A high bounce rate increases the likelihood of your emails being filtered as spam. The following suggestions can help you improve your bounce rate:

Segment and remove bounced email addresses from your subscriber list

  1. From your Shopify admin, go to Apps > Messaging.

  2. Click the sent campaign that you want to create a customer segment for.

  3. On the Bounce rate metric card, click the View segment icon.

  4. Select the checkbox next to Customer name to select all customers.

  5. Click Bulk edit.

  6. Uncheck the Accepts email marketing column for each customer.

  7. Click Save.

Opens and clicks

The following suggestions can help improve your open and click rates:

  • Verify that the subject line of your email is accurate, concise, and compelling.
  • Send your emails at a time that makes sense for your subscribers. You can compose an email in advance and schedule the email to go out at the Suggested time in Shopify Messaging, which is the optimal send time based on your store and industry trends. You can also set your own custom date and time.
  • Create a segment to limit your campaigns to a smaller audience of more engaged subscribers.
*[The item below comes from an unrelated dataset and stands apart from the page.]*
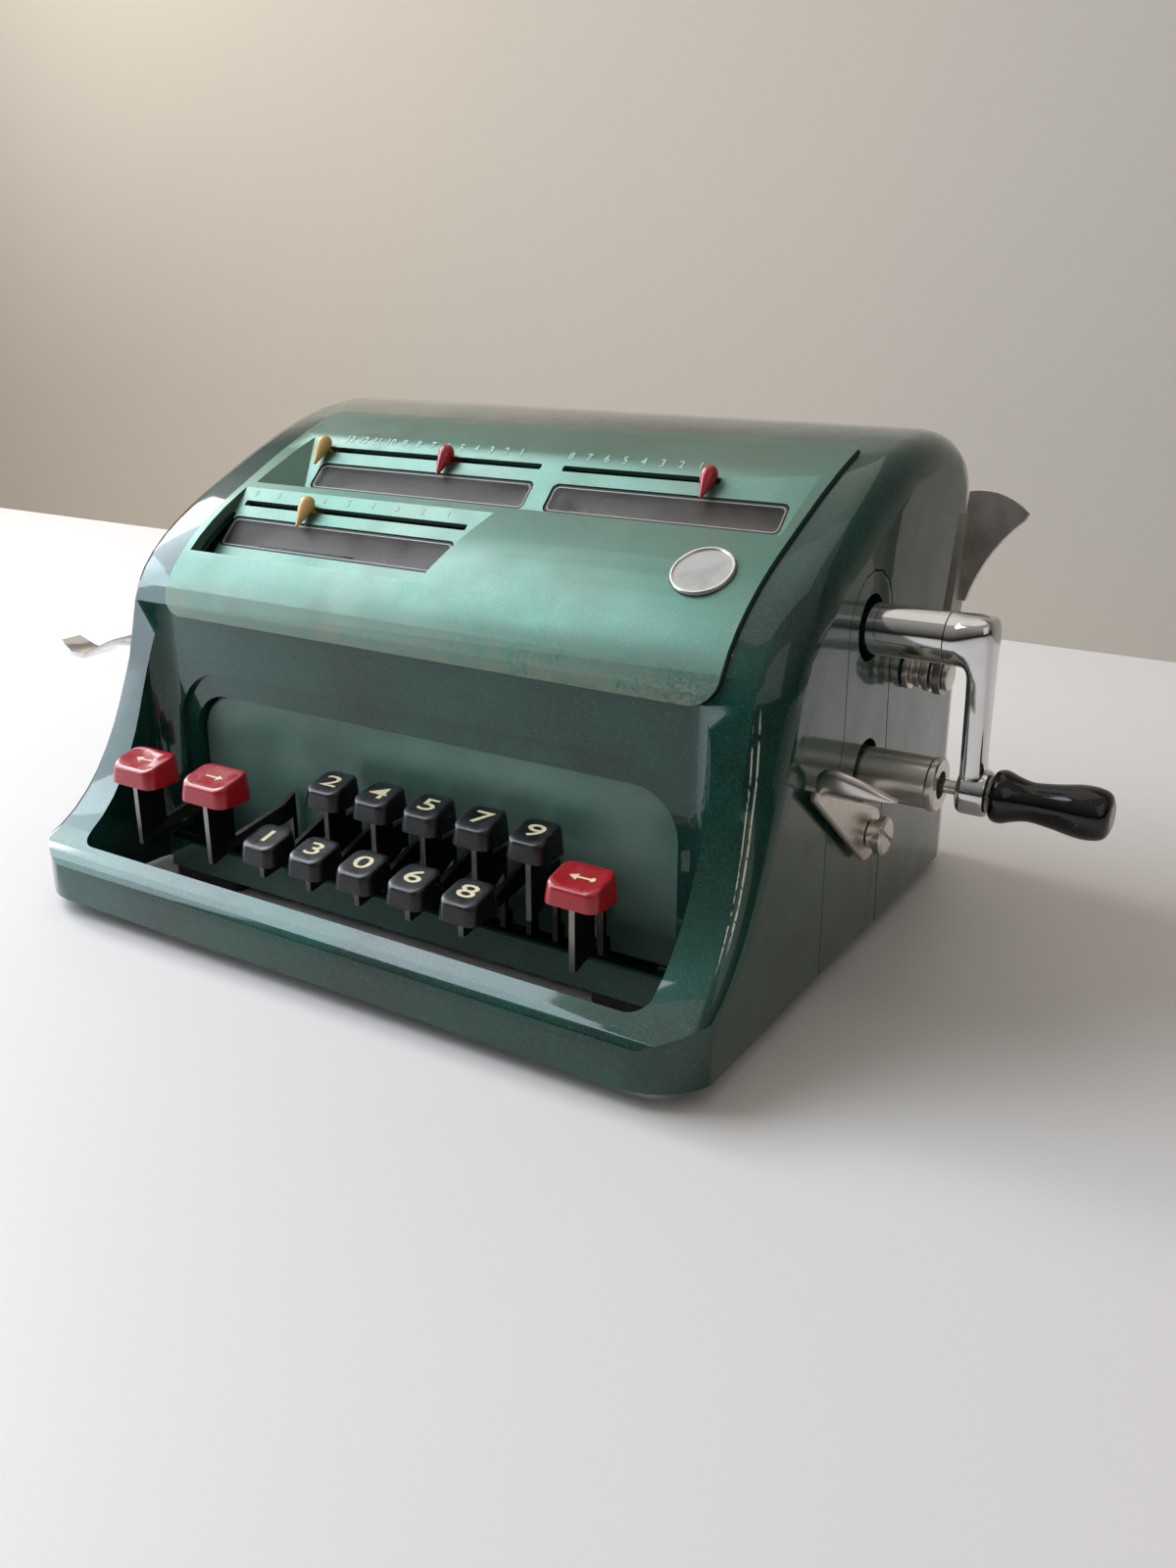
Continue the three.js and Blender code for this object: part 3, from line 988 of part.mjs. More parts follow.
// The origin goes to the middle of the footprint, on the table
const box = new THREE.Box3().setFromObject(model);
model.position.set(-(box.min.x + box.max.x) / 2, -(box.min.y + box.max.y) / 2, -box.min.z);
const calculator = new THREE.Group();
calculator.add(model);
calculator.updateMatrixWorld(true);

export default calculator;
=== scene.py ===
"""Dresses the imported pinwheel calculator: finishes, key tops, legends, scales, crank and light.

Lengths in the classes are millimetres on the machine's own centre plane, as in the part's source:
x = 0 is the middle of the top cover, y = 0 the front bar and z = 0 the table.
"""

from __future__ import annotations

import json
import logging
import math
from dataclasses import dataclass
from enum import Enum
from typing import Callable, Iterable, Sequence

import bmesh
import bpy
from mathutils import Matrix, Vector

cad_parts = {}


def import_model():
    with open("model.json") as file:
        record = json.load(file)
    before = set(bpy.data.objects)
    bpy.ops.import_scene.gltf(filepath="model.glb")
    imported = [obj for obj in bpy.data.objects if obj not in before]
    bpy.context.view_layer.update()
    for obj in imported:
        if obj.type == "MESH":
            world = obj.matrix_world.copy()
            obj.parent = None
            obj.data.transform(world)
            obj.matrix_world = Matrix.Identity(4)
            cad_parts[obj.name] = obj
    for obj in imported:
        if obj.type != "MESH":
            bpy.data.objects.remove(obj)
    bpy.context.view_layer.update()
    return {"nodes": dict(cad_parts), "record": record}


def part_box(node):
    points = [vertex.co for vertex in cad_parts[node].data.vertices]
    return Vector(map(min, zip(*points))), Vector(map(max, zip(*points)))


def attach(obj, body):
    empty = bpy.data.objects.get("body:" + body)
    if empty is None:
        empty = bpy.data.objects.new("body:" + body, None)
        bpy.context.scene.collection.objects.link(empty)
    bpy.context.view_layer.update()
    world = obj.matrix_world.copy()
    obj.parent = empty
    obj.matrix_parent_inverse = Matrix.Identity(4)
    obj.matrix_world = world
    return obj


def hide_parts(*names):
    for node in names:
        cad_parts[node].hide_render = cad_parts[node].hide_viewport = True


LOG = logging.getLogger("calculator")

MM = 0.001
ORIGIN = Vector((17.0, 100.5, 0.0))  # middle of the footprint, on the machine's own centre plane
SAME_PLACE = 1e-6  # corners of a node that lie this close, in metres, are one corner
SAME_MM = 1e-4  # the same for flat meshes, in mm
FRONT = -0.2  # a face whose normal has a y below this one looks to the front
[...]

For example, create a segment of subscribers who have made a previous purchase or opened previous emails.

Unsubscribes

You can review your unsubscribes in your email tracking analytics.
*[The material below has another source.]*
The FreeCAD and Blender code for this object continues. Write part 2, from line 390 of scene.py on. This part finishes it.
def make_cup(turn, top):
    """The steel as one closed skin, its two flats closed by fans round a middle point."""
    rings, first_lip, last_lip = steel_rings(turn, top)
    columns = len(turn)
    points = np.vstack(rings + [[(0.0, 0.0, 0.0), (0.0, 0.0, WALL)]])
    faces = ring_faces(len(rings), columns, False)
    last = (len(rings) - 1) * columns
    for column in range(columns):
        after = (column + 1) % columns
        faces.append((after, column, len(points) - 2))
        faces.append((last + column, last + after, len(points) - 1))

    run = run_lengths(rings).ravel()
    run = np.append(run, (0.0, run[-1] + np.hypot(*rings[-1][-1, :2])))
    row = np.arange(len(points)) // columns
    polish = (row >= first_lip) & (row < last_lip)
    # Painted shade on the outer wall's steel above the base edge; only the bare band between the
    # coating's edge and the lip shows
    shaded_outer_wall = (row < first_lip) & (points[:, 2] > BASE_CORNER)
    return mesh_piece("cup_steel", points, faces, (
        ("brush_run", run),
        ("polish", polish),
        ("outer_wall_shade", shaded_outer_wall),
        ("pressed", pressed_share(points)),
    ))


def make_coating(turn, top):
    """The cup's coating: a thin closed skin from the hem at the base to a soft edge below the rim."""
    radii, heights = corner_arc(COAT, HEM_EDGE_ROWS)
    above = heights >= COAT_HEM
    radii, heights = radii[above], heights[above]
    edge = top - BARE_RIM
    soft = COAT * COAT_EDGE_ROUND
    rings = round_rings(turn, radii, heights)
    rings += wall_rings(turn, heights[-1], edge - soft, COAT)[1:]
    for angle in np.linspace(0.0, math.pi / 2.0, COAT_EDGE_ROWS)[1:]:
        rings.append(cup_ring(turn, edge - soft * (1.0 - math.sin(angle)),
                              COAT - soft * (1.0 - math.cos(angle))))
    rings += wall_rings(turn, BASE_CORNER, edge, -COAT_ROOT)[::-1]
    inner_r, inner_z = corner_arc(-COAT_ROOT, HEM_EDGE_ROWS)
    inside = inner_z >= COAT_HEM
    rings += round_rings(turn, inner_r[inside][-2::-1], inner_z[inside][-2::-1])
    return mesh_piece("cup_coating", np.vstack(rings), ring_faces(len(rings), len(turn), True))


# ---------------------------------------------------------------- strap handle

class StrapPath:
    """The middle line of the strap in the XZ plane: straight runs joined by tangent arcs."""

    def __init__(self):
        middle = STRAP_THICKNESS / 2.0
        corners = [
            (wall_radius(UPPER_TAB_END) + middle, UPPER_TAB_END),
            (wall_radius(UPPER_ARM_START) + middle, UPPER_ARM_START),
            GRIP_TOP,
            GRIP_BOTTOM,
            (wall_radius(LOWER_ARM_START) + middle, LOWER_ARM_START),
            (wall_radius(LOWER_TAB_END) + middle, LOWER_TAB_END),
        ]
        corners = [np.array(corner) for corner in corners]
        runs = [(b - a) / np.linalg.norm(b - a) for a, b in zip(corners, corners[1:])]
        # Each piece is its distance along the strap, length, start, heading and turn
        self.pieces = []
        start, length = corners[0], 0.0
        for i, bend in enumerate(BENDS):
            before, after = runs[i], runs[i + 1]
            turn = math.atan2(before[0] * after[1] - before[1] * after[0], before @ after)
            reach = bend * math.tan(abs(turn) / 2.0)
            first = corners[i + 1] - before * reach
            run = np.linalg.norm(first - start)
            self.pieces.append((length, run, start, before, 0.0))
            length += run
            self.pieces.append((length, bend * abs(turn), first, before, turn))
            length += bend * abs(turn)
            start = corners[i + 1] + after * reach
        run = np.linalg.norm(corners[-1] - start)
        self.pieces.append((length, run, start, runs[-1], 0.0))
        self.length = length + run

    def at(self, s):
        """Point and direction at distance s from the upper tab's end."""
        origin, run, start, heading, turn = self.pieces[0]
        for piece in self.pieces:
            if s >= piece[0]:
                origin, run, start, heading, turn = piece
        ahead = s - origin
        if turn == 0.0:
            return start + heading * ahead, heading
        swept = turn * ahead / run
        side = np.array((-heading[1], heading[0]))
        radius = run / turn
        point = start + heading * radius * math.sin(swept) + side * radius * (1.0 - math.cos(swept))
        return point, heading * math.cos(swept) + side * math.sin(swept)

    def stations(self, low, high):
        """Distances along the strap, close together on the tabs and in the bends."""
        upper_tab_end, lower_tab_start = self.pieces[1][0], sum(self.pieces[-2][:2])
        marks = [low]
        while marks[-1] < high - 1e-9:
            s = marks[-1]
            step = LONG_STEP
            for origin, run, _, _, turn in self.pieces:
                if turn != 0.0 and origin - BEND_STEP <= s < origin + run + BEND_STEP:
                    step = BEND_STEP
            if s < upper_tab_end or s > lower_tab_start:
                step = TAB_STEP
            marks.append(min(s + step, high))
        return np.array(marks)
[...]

The following suggestions can help reduce the number of customers who unsubscribe from your emails:

  • Maintain a high quality subscriber list.
  • Ensure that your email content is relevant to the customer segment that you're sending it to and meets any expectations that you set during acquisition.
  • Review the Shopify Messaging best practices to ensure that your email content is engaging, effective, and well-designed.
  • Avoid sending emails too frequently so that subscribers don't feel as though you're spamming their inbox.